For creators who swap gear often, quick release options are easier to judge when you already know which fit cues matter most.
Keep a Final Pre-Shoot Routine
Run this before every paid shoot, travel setup, or rushed location change:
- Check the plate, latch, and indicator by sight.
- Listen for a clean click when the mount seats.
- Do a controlled tug and side-to-side wiggle test.
- Clear any visible dust or grit and repeat the check.
- Reconfirm after the final lens and accessory load is attached.
- If the feel is still mushy or uncertain, stop and inspect instead of rolling with doubt.
Keep it simple: pass, clean and retest, or pause and inspect further. If you are still building your setup, we can help you check compatibility before you commit to a new system.
FAQs
How Do I Tell If a Quick Release Plate Is Locked Properly?
A proper lock usually gives you three cues: a clean click, a stable seated feel, and a visible latch or indicator in the correct position. If you only have one of those cues, keep checking. The safest quick release safety checks are the ones that confirm the mount again after the final camera and lens weight is attached.
Can a Quick Release Plate Pop Out Even If It Looks Closed?
Yes, if it is only partially engaged, misaligned, or contaminated with dust or wear debris. The difference is usually in the feel, not the appearance. If the plate looks closed but the button feels vague or the mount shifts under a light tug, treat that as a stop signal and recheck before use.
What Should I Do If the Button Feels Sticky or Gritty?

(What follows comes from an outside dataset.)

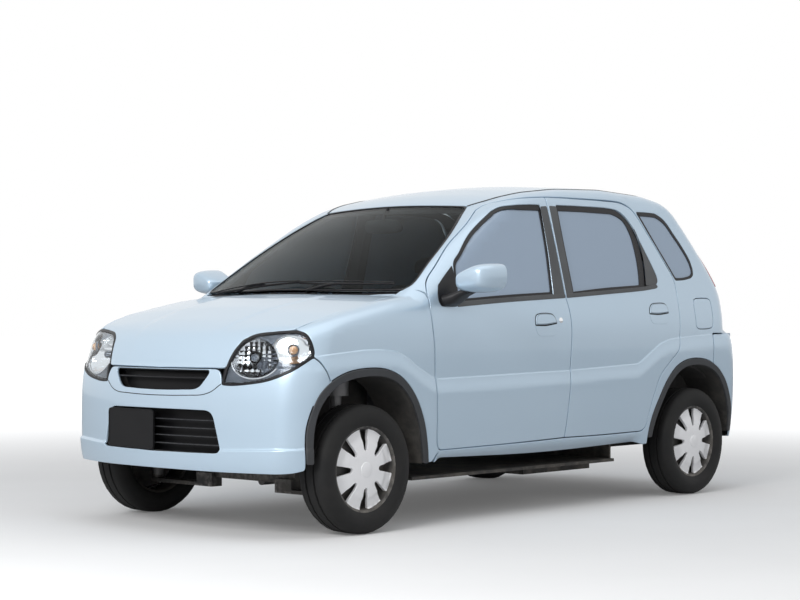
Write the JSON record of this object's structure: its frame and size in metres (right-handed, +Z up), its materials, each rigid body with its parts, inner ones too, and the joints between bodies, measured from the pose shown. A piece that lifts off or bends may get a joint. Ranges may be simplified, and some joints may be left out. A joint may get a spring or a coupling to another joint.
{
  "type": "kei car",
  "caption": "Five-door kei hatchback with opening doors, bonnet and tailgate, steered front wheels and covered steel wheels",
  "frame": {"origin": "centre of the car's outline at floor level", "axes": "+X forward, +Y to the car's left, +Z up"},
  "size_m": [3.395, 1.79, 1.5296],
  "materials": {
    "paint": "pale metallic ice blue",
    "black_plastic": "black, matt",
    "dark_plastic": "dark grey, grained",
    "lamp_lens": "clear lens",
    "red_lens": "red lens",
    "glass": "tinted window glass",
    "dark_steel": "black underseal",
    "cast_metal": "as cast",
    "seat_cloth": "woven cloth",
    "wheel_silver": "silver wheel cover on a black steel wheel",
    "tyre": "black rubber"
  },
  "bodies": {
    "chassis": {"body_side_left": "paint", "body_side_right": "paint", "roof": "paint", "front_wing_left": "paint", "front_wing_right": "paint", "front_bumper": "paint", "grille": "black_plastic", "lower_grille": "black_plastic", "headlamps": "lamp_lens", "rear_bumper": "paint", "quarter_glass": "glass", "windscreen": "glass", "floor_pan": "dark_steel", "front_aprons": "dark_steel", "cowl": "black_plastic", "engine": "cast_metal", "front_crossmember": "dark_steel", "rear_axle": "dark_steel", "exhaust": "dark_steel", "fuel_tank": "black_plastic", "front_seat_left": "seat_cloth", "front_seat_right": "seat_cloth", "front_plate": "black_plastic", "arch_mouldings": "dark_plastic", "rear_seat": "seat_cloth", "dashboard": "dark_plastic", "steering_wheel": "black_plastic", "tail_lamps": "red_lens"},
    "bonnet": {"bonnet": "paint"},
    "tailgate": {"tailgate": "paint", "tailgate_glass": "glass"},
    "front_door_left": {"front_door_left": "paint", "front_door_glass_left": "glass", "mirror_left": "paint"},
    "front_door_right": {"front_door_right": "paint", "front_door_glass_right": "glass", "mirror_right": "paint"},
    "rear_door_left": {"rear_door_left": "paint", "rear_door_glass_left": "glass"},
    "rear_door_right": {"rear_door_right": "paint", "rear_door_glass_right": "glass"},
    "fuel_lid": {"fuel_lid": "paint"},
    "knuckle_left": {"front_knuckle_left": "cast_metal"},
    "knuckle_right": {"front_knuckle_right": "cast_metal"},
    "wheel_front_left": {"wheel_front_left": "wheel_silver", "tyre_front_left": "tyre"},
    "wheel_front_right": {"wheel_front_right": "wheel_silver", "tyre_front_right": "tyre"},
    "wheel_rear_left": {"wheel_rear_left": "wheel_silver", "tyre_rear_left": "tyre"},
    "wheel_rear_right": {"wheel_rear_right": "wheel_silver", "tyre_rear_right": "tyre"}
  },
  "joints": [
    {"name": "bonnet_hinge", "type": "hinge", "parent": "chassis", "child": "bonnet", "pos_m": [0.876, 0, 0.986], "axis": [0, -1, 0], "range_deg": [0, 55]},
    {"name": "tailgate_hinge", "type": "hinge", "parent": "chassis", "child": "tailgate", "pos_m": [-1.166, 0, 1.489], "axis": [0, 1, 0], "range_deg": [0, 80]},
    {"name": "front_door_left_hinge", "type": "hinge", "parent": "chassis", "child": "front_door_left", "pos_m": [0.775, 0.731, 0.64], "axis": [0, 0.0698, -0.9976], "range_deg": [0, 66]},
    {"name": "front_door_right_hinge", "type": "hinge", "parent": "chassis", "child": "front_door_right", "pos_m": [0.775, -0.731, 0.64], "axis": [0, 0.0698, 0.9976], "range_deg": [0, 66]},
    {"name": "rear_door_left_hinge", "type": "hinge", "parent": "chassis", "child": "rear_door_left", "pos_m": [-0.133, 0.722, 0.64], "axis": [0, 0.0698, -0.9976], "range_deg": [0, 70]},
    {"name": "rear_door_right_hinge", "type": "hinge", "parent": "chassis", "child": "rear_door_right", "pos_m": [-0.133, -0.722, 0.64], "axis": [0, 0.0698, 0.9976], "range_deg": [0, 70]},
    {"name": "fuel_lid_hinge", "type": "hinge", "parent": "chassis", "child": "fuel_lid", "pos_m": [-1.203, 0.706, 0.9], "axis": [0, 0, -1], "range_deg": [0, 90]},
    {"name": "steer_left", "type": "hinge", "parent": "chassis", "child": "knuckle_left", "pos_m": [1.1725, 0.598, 0.18], "axis": [0, -0.0931, 0.9957], "range_deg": [-35, 35]},
    {"name": "steer_right", "type": "hinge", "parent": "chassis", "child": "knuckle_right", "pos_m": [1.1725, -0.598, 0.18], "axis": [0, 0.0931, 0.9957], "range_deg": [-35, 35]},
    {"name": "spin_front_left", "type": "hinge", "parent": "knuckle_left", "child": "wheel_front_left", "pos_m": [1.1725, 0.645, 0.264], "axis": [0, 1, 0], "continuous": true},
    {"name": "spin_front_right", "type": "hinge", "parent": "knuckle_right", "child": "wheel_front_right", "pos_m": [1.1725, -0.645, 0.264], "axis": [0, 1, 0], "continuous": true},
    {"name": "spin_rear_left", "type": "hinge", "parent": "chassis", "child": "wheel_rear_left", "pos_m": [-1.1875, 0.645, 0.264], "axis": [0, 1, 0], "continuous": true},
    {"name": "spin_rear_right", "type": "hinge", "parent": "chassis", "child": "wheel_rear_right", "pos_m": [-1.1875, -0.645, 0.264], "axis": [0, 1, 0], "continuous": true}
  ],
  "couplings": [
    {"joint": "steer_right", "follows": "steer_left", "ratio": 1}
  ]
}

Stop using the setup, clear visible debris, and retest the lock before you trust it again. If the feel returns to crisp and repeatable after cleaning, keep going. If it still feels rough or inconsistent, that is a stronger wear warning and deserves a closer inspection rather than another forced attempt.
How Often Should I Clean a Quick Release Mechanism?
Clean it after dusty outdoor shoots, travel days, or any period of frequent swapping. In normal studio use, a quick visual check may be enough between cleanings, but the moment button feel changes, move back to a clean-and-retest routine. The maintenance cadence should follow usage and environment, not a fixed calendar only.
What Makes Heavy Lens Setups Harder to Trust on a Quick Release?
Heavy lenses, cages, monitors, and cables add leverage, so small problems become easier to notice. A setup that feels fine when the camera is light may show wobble or play once the final load is attached. That is why heavy-rig quick release safety checks should always end with a final loaded recheck, not just an empty-body test.